Adital – Vocês crêem que os fóruns realizados em vários países alcançaram seus objetivos? De que forma isso pode ser observado?

Alvaro Ramis – Em 2004, o primeiro Fórum Social Chile teve muito impacto, pois foi realizado paralelamente à cúpula APEC e à visita de George W. Bush. Nesta ocasião, não contamos com este “gancho”, portanto não é uma atividade que cause tanta polemica quanto em 2004. Mas esta situação permitiu atrair outras organizações que agora se atreveram a participar. A deficiência é, sem dúvida, a falta de cobertura comunicacional, que nos custou vencer. Neste momento, parece que o único tema que parece importar aos meios de comunicação é a corrupção dos partidos políticos. Esse é um tema importante, que ser discutido no fórum, mas, sem dúvida, se trata de ocultar todos os outros problemas.

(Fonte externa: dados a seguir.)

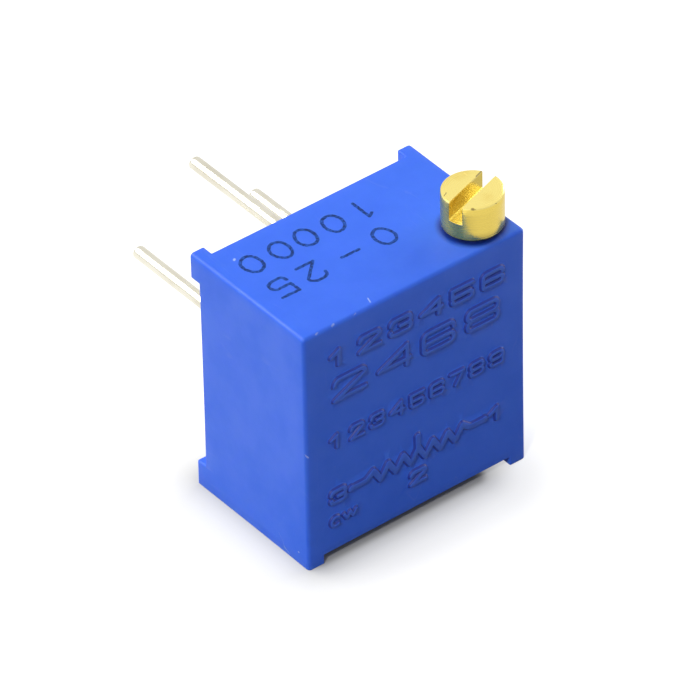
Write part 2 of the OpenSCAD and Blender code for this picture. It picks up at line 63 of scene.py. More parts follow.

Por outro lado, os maiores resultados de um Fórum Social não são facilmente visíveis, já que passa pelo grau de articulação e desenvolvimento alcançado pelas organizações participantes. O mais valioso é terminar o processo alcançando mais redes e apoios de setores diferentes dos que já conhecem o problema ou a temática que aborda o próprio movimento. Por isso, um Fórum Social exige delimitar o que se pode e o que não se pode conseguir nesses espaços. Não se trata de exigir do Fórum que realize a função de um “super movimento” ou que tenha que tomar resoluções. Como disse Chico Whitaker, se os movimentos sociais estão em um momento forte ou frágil, não é responsabilidade do fórum. Mas, é um espaço útil para debater essa situação, e isso sim pode fazer a diferença.